Node: A node type to support a doubly linked list. It is a container to hold a bag of keys. It supports:

add_key(key): Add a key to the bag remove_key(key): Remove a key from the bag get_any_key(): Returns any random key from the bag. Returns None if bag is empty. is_empty(): Returns true if the bag is empty DoubleLinkedList

The linked list is implemented using the idea of sentinel nodes, i.e. we have two dummy nodes to represent head and tail. Initially head.next points to tail and tail.prev points to head. Using two dummy nodes dramatically simplifies the implementation.

insert_after(x): Add a node after node x insert_before(x): Add a node before node x remove(x): Remove the node from the list get_head(): Returns the reference to the real head node get_tail() Returns the reference to the real tail node node_freq: Hashmap with key as frequency and value as Node. key_counter: Hashmap with key as input key and value as frequency of the key.

Algorithm Idea

A node in the doubly linked list represents a bucket containing a bag of words with a certain frequency.

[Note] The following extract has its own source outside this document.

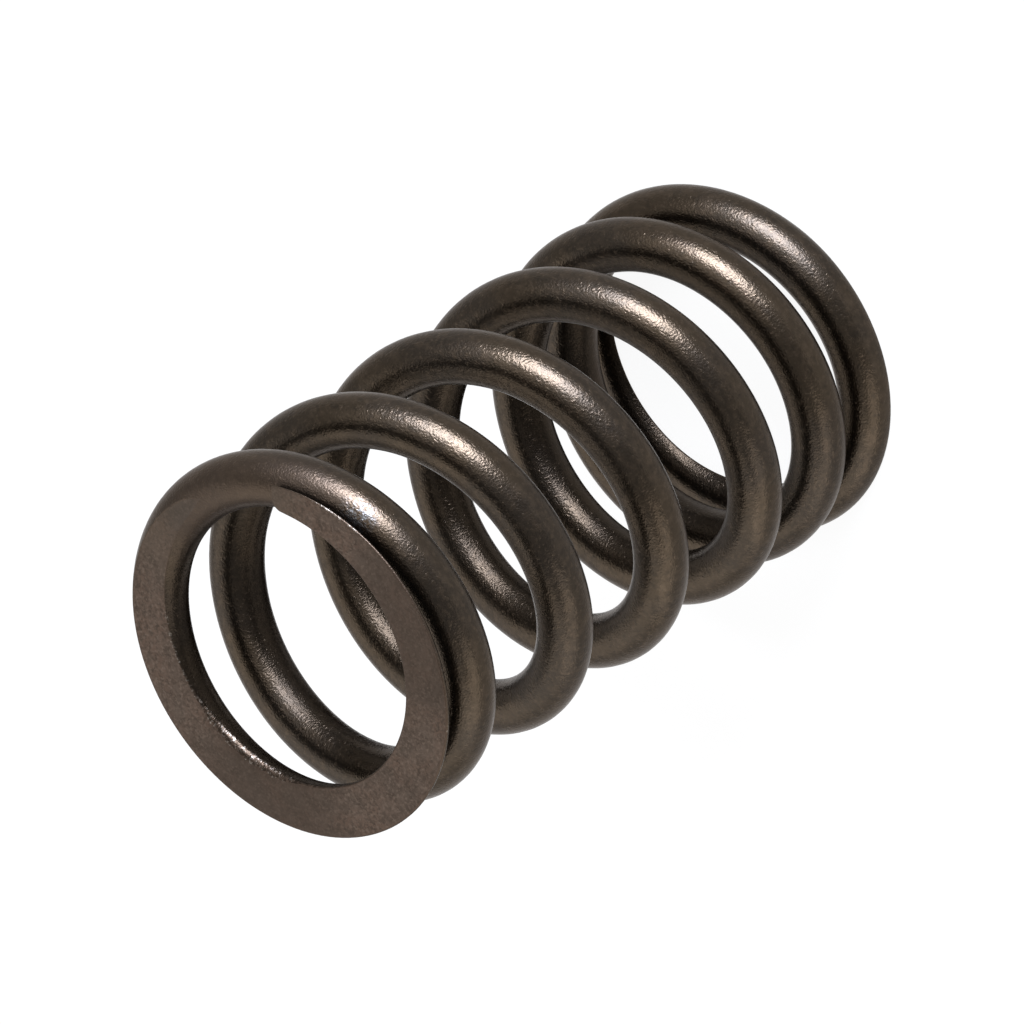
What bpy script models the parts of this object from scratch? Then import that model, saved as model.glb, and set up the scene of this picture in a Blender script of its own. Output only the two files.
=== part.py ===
"""Engine valve spring, in metres with +Z up.

One length of round spring wire is coiled right-handed and closed up at both ends, and both ends are
ground flat. It stands on the end that is wound close, which goes against the cylinder head, with the
coil's axis on Z and the bottom tip on +X.
"""

import math

import bmesh
import bpy
from mathutils import Vector

MM = 0.001

# The wire and the coil
WIRE_DIAMETER = 4.0 * MM
COIL_DIAMETER = 24.8 * MM  # to the middle of the wire
FREE_LENGTH = 53.5 * MM  # from one ground face to the other
TURNS = 6.77  # from tip to tip

# Both ends
CLOSED_GAP = 0.05 * MM  # air between a closed turn and the turn beside it
TIP_TUCK = 0.12 * MM  # how far a tip is drawn in towards the axis
TUCK_TURNS = 1.0  # over which the coil reaches its full diameter
DEBURR = 0.15 * MM  # width of the broken edge round a ground face

# The bottom end: it is closed, opens to close-wound turns that damp surge, then to the working turns
BOTTOM_TIP_THICKNESS = 0.38 * MM
BOTTOM_CLOSED_TURNS = 0.43
BOTTOM_OPENING_TURNS = 0.39
DAMPER_GAP = 2.4 * MM  # air between the close-wound turns
DAMPER_END_TURNS = 1.72
DAMPER_OPENING_TURNS = 0.95

# The top end: it is closed, then opens to the working turns
TOP_TIP_THICKNESS = 0.30 * MM
TOP_CLOSED_TURNS = 0.76
TOP_OPENING_TURNS = 0.74

# How finely the surface is divided
RINGS_PER_TURN = 40
SPANS_PER_SIDE = 8
WELD = 0.001 * MM
SHARP_ANGLE = math.radians(35)

# Dark oxide on peened steel
STEEL_COLOUR = (0.15, 0.125, 0.10, 1.0)
STEEL_ROUGHNESS = 0.42

WIRE_RADIUS = WIRE_DIAMETER / 2
COIL_RADIUS = COIL_DIAMETER / 2
CLOSED_PITCH = WIRE_DIAMETER + CLOSED_GAP
DAMPER_PITCH = WIRE_DIAMETER + DAMPER_GAP


def ease(share):
    """A smooth rise from 0 to 1 as share goes from 0 to 1."""
    share = min(max(share, 0.0), 1.0)
    return share * share * (3 - 2 * share)


def turns_held(turns, held, opening):
    """How many of these first turns are held back, counting a turn that is half released as half.

    The hold is full for the held turns and eases off over the opening, as 1 - ease does. This is the
    area under that curve.
    """
    share = min(max((turns - held) / opening, 0.0), 1.0)
    return min(turns, held) + opening * (share - share**3 + share**4 / 2)


def bottom_closed(turns):
    return turns_held(turns, BOTTOM_CLOSED_TURNS, BOTTOM_OPENING_TURNS)


def damped(turns):
    return turns_held(turns, DAMPER_END_TURNS, DAMPER_OPENING_TURNS)


def top_closed(turns_from_top):
    return turns_held(turns_from_top, TOP_CLOSED_TURNS, TOP_OPENING_TURNS)


def working_pitch():
    """The rise of one working turn: what the free length leaves when the ends have had their share."""
    total_rise = FREE_LENGTH + WIRE_DIAMETER - BOTTOM_TIP_THICKNESS - TOP_TIP_THICKNESS
    damper_rise = DAMPER_PITCH * (damped(TURNS) - bottom_closed(TURNS))
    closed_rise = CLOSED_PITCH * (bottom_closed(TURNS) + top_closed(TURNS))
    return (total_rise - damper_rise - closed_rise) / (TURNS - damped(TURNS) - top_closed(TURNS))


def wire_height(turns):
    """Height of the wire's middle, a number of turns from the bottom tip."""
    working = working_pitch()
    lost_to_damper = (working - DAMPER_PITCH) * damped(turns)
    lost_to_bottom = (DAMPER_PITCH - CLOSED_PITCH) * bottom_closed(turns)
    lost_to_top = (working - CLOSED_PITCH) * (top_closed(TURNS) - top_closed(TURNS - turns))
    rise = working * turns - lost_to_damper - lost_to_bottom - lost_to_top
    return BOTTOM_TIP_THICKNESS - WIRE_RADIUS + rise


def wire_radius_from_axis(turns):
    """Distance of the wire's middle from the coil's axis, a little less towards both tips."""
    bottom_tuck = 1 - ease(turns / TUCK_TURNS)
    top_tuck = 1 - ease((TURNS - turns) / TUCK_TURNS)
    return COIL_RADIUS - TIP_TUCK * (bottom_tuck + top_tuck)


def wire_centre(turns):
    angle = math.tau * turns
    radius = wire_radius_from_axis(turns)
    return Vector((radius * math.cos(angle), radius * math.sin(angle), wire_height(turns)))


def ground_corner(reach):
    """Where the wire's round meets a ground face that passes the wire's middle at this reach.

    It gives the corner's angle from the section's top, the half width of the flat and the broken
    edge's width. A face that clears the wire leaves no flat.
    """
    angle = math.acos(max(min(reach / WIRE_RADIUS, 1.0), -1.0))
    half_width = WIRE_RADIUS * math.sin(angle)
    return angle, half_width, min(DEBURR, half_width / 2)


def half_section(up_reach, down_reach):
    """The outer half of the wire's section from top to bottom, as (outward, up) offsets from its middle."""
    top_angle, top_width, top_break = ground_corner(up_reach)
    bottom_angle, bottom_width, bottom_break = ground_corner(down_reach)
    first = top_angle + top_break / WIRE_RADIUS
    last = math.pi - bottom_angle - bottom_break / WIRE_RADIUS
    points = [(top_width - top_break, WIRE_RADIUS * math.cos(top_angle))]
    for span in range(SPANS_PER_SIDE + 1):
        angle = first + (last - first) * span / SPANS_PER_SIDE
        points.append((WIRE_RADIUS * math.sin(angle), WIRE_RADIUS * math.cos(angle)))
    points.append((bottom_width - bottom_break, -WIRE_RADIUS * math.cos(bottom_angle)))
    return points


def ring_of_points(turns):
    """The wire's section at this turn, square to the wire and cut off at both ground faces."""
    step = 1 / RINGS_PER_TURN
    centre = wire_centre(turns)
    along = (wire_centre(turns + step) - wire_centre(turns - step)).normalized()
    outward = Vector((centre.x, centre.y, 0)).normalized()
    up = outward.cross(along)
    side = half_section((FREE_LENGTH - centre.z) / up.z, centre.z / up.z)
    outer = [centre + outward * x + up * y for x, y in side]
    inner = [centre - outward * x + up * y for x, y in reversed(side)]
    return outer + inner


def spring_mesh():
    """The wire as a skin over its sections, from the bottom tip to the top one."""
    shape = bmesh.new()
    ring_count = round(TURNS * RINGS_PER_TURN)
    rings = []
    for number in range(ring_count + 1):
        points = ring_of_points(TURNS * number / ring_count)
        rings.append([shape.verts.new(point) for point in points])
    for ring, next_ring in zip(rings, rings[1:]):
        for here in range(len(ring)):
            beside = here - 1
            shape.faces.new((ring[here], ring[beside], next_ring[beside], next_ring[here]))
    shape.faces.new(rings[0])
    shape.faces.new(reversed(rings[-1]))
    bmesh.ops.remove_doubles(shape, verts=shape.verts, dist=WELD)
    bmesh.ops.recalc_face_normals(shape, faces=shape.faces)
    mesh = bpy.data.meshes.new("valve_spring")
    shape.to_mesh(mesh)
    shape.free()
    mesh.shade_smooth()
    mesh.set_sharp_from_angle(angle=SHARP_ANGLE)
    return mesh


def steel():
    material = bpy.data.materials.new("oxidised_steel")
    material.use_nodes = True
    shader = material.node_tree.nodes["Principled BSDF"]
    shader.inputs["Base Color"].default_value = STEEL_COLOUR
    shader.inputs["Roughness"].default_value = STEEL_ROUGHNESS
    shader.inputs["Metallic"].default_value = 1.0
    return material


def build():
    for thing in list(bpy.data.objects):
        bpy.data.objects.remove(thing)
    spring = bpy.data.objects.new("valve_spring", spring_mesh())
    spring.data.materials.append(steel())
    bpy.context.scene.collection.objects.link(spring)


build()
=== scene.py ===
import math

import bmesh
import bpy
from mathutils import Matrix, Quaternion, Vector


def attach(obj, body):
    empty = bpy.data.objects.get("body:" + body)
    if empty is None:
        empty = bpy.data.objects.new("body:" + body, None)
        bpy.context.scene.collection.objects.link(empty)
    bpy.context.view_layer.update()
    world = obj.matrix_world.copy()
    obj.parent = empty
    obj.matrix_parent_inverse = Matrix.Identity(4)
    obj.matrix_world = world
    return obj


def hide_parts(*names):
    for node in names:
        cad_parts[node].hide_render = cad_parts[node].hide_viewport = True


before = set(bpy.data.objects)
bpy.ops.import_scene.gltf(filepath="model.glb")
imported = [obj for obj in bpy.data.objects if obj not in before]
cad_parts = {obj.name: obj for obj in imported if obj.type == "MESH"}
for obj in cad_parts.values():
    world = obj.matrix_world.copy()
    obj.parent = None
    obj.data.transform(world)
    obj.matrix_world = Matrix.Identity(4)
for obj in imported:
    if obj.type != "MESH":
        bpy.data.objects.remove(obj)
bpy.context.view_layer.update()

# The valve spring.
# One length of chrome silicon wire, wound cold, stress relieved and shot peened, which leaves a dark
# brown oxide full of fine dimples. Both ends are ground flat afterwards and their edges broken.

MM = 0.001

WIRE_RADIUS = 2.0 * MM
COIL_RADIUS = 12.4 * MM  # to the middle of the wire
FREE_LENGTH = 53.5 * MM
TURNS = 6.77
TURN_LENGTH = math.tau * COIL_RADIUS

# The pitch, from the bottom end to the top one
BOTTOM_TIP_THICKNESS = 0.38 * MM
BOTTOM_CLOSED_TURNS = 0.43
BOTTOM_OPENING_TURNS = 0.39
DAMPER_PITCH = 6.4 * MM
DAMPER_END_TURNS = 1.72
DAMPER_OPENING_TURNS = 0.95
TOP_TIP_THICKNESS = 0.30 * MM
TOP_CLOSED_TURNS = 0.76
TOP_OPENING_TURNS = 0.74
CLOSED_PITCH = 4.05 * MM

# How finely the surface is divided
RINGS_PER_TURN = 144
RING_COUNT = round(TURNS * RINGS_PER_TURN)
RING_STEP = TURNS / RING_COUNT
SIDE_SPANS = 18
RIM_SPANS = 6
TIP_SPANS = 6
WELD = 0.0004 * MM
SHARP_ANGLE = math.radians(40)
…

The doubly linked list is maintained in a sorted order with the head node containing words with the least frequency and the tail node ontaining words with maximum frequency. Using this list, getMaxKey and getMinKey can be implemented in O(1) by returning any word contained in the tail and head respectively. key_counter is hashmap which allows us to increment or decrement frequency of a key in O(1). node_freq is a hashmap which maps a frequency integer to the bucket node in the linked list. Note that we initialize frequency 0 to head sentinel node. Now, if we can maintain the sorted order of the linked list in O(1) while performing the increment and decrement operations, we would have a working solution!

Increment Details

While incrementing a key, we first update the key_counter ro reflect the new frequency (cf) of the key. Then we test if there is already a bucket with cf using node_freq hashmap. If not, then we need to add a bucket to the linkedlist. To maintain the sorted invariant, this new bucket must be after the bucket for frequency pf (cf-1). Now unless pf is 0, we are guaranteed that a pf bucket already exists. Therefore, either we add the new bucket after the head node or after the pf bucket. Note that we initialize frequency 0 to head sentinel node. This allows us to use "insert_after" API when previous frequency were zero. pf bucket can be retrieved in O(1) using node_freq. insertion in doubly linked list can be done in O(1) as well. Once we have inserted, we add the key to the new bucket. Finally we need to remove the key from the previous bucket if pf > 0 (i.e. if a previous bucket exists). Again this can be done in O(1). If the previous bucket becomes empty after removing the key, then we need to also drop the entire bucket from the list.

Decrement Details

While decrementing a key, we first check if the key exisits in key_counter or not. If not, then we simply return. if it does exist, we update the key_counter to reflect the new frequency (cf) of the key. If cf is 0, then we drop this key from the key counter. If cf is not in node_freq and cf is not 0, then we need to add a new bucket in the linked list such that the sorted invariant is maintained. Again we are guaranteed to have pf bucket! We add the key to the new bucket and remove it from the previous bucket - O(1) operations.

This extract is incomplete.